● **Written request**
Go through the material below and copy each line where the word "behind" appears.

● **Material**

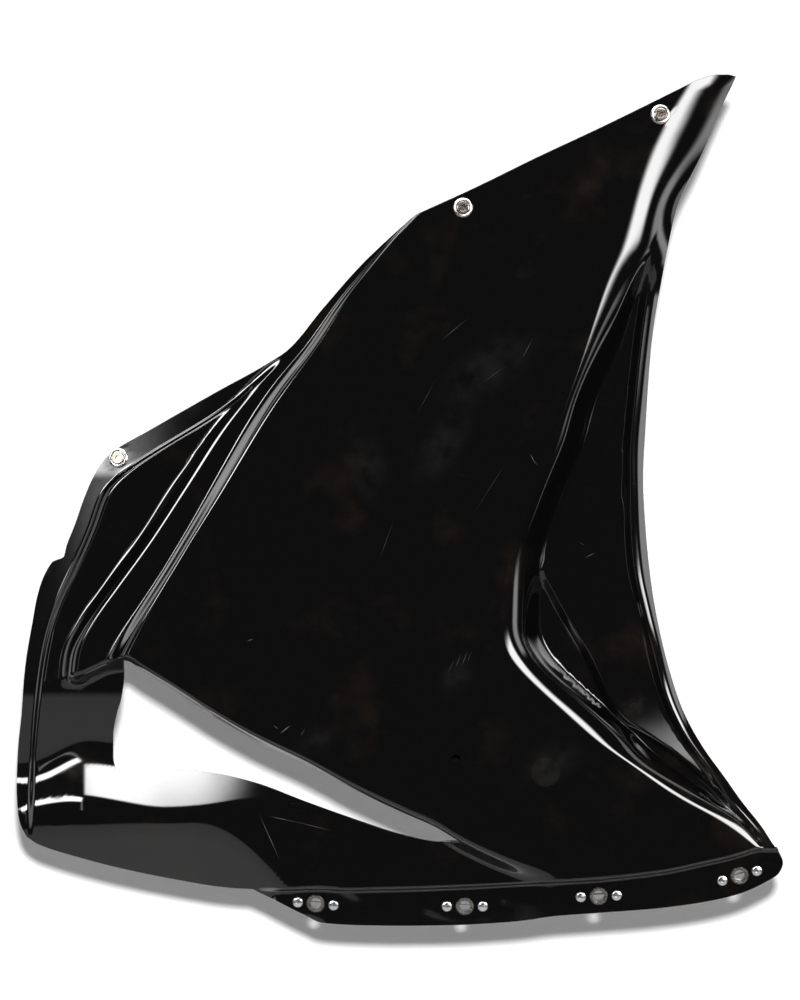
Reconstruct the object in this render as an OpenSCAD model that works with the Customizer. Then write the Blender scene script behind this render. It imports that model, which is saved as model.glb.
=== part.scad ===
// Right-hand side panel of a race fairing: one glass-fibre moulding with its quarter-turn hardware.
// X runs forward, Z up, and the glossy face looks toward -Y. Y is the depth inward from that face.
// The origin is on the axis of the middle stud, at the back face of the moulding.

/* [Moulding] */
// Thickness of the laminate
wall = 2.5; // [2:0.1:3]
// How far the face falls back 300 mm above or below its middle
bow_high = 22; // [20:1:34]
// How far the face falls back 300 mm ahead of or behind its middle
bow_long = 14; // [8:1:20]
// Step of the flange that the belly pan overlaps
joggle = 4; // [3:0.5:5]
// Drop of the arm below the face at the rear of the window
arm_drop = 32; // [28:1:36]
// Drop of the arm at the front tip of the window
tip_drop = 12; // [8:1:16]
// Deepening of the leaf-shaped pocket below the duct floor
pocket = 9; // [5:1:12]
// Height of the rolled rim in front of the duct
rim = 7; // [4:1:9]

/* [Quarter-turn studs] */
// Diameter of the shank
shank_d = 7.9; // [7.8:0.1:8]
// Shank behind the laminate
shank_reach = 15; // [14:1:20]
// Diameter of the hole in the panel
stud_hole_d = 8.4; // [8.4:0.1:8.8]
// Outside diameter of the seat washer
washer_d = 15.4; // [15:0.1:16.5]
// Diameter of the stud head
head_d = 10; // [9.8:0.1:10.4]
// Across flats of the socket
socket_af = 4; // [3:0.5:5]

/* [Receptacles] */
// Outside diameter of the hub
hub_d = 13.3; // [13:0.1:13.6]
// Hole in the floor of the hub
hub_bore_d = 8.3; // [8.2:0.1:8.6]
// Depth of the hub behind the flange
hub_deep = 8; // [7:0.5:10]
// Distance from the hub to each rivet
rivet_pitch = 14; // [13.5:0.1:15]
// Diameter of a rivet's dome
rivet_head_d = 8; // [7:0.1:8.4]
// Diameter of a rivet's body
rivet_d = 4; // [3.8:0.1:4.2]

/* [Hidden] */
// Guide lines that run up the panel: [height z, position x], from the bottom up.
REAR_EDGE = [[-491, -341], [-481, -346], [-470, -348], [-453, -349], [-424, -348], [-394, -345],
    [-366, -343], [-349, -341], [-326, -337], [-300, -332], [-276, -321], [-272, -312], [-264, -310],
    [-246, -303], [-226, -296], [-208, -288], [-196, -280], [-186, -268], [-176, -250], [-160, -222],
    [-143, -192], [-122, -154], [-110, -136], [-79, -110], [-44, -79], [-22, -56], [-5, -37]];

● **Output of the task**
Reconstruct the object in this render as an OpenSCAD model that works with the Customizer. Then write the Blender scene script behind this render. It imports that model, which is saved as model.glb.
// How far the face falls back 300 mm ahead of or behind its middle
// Shank behind the laminate
// Depth of the hub behind the flange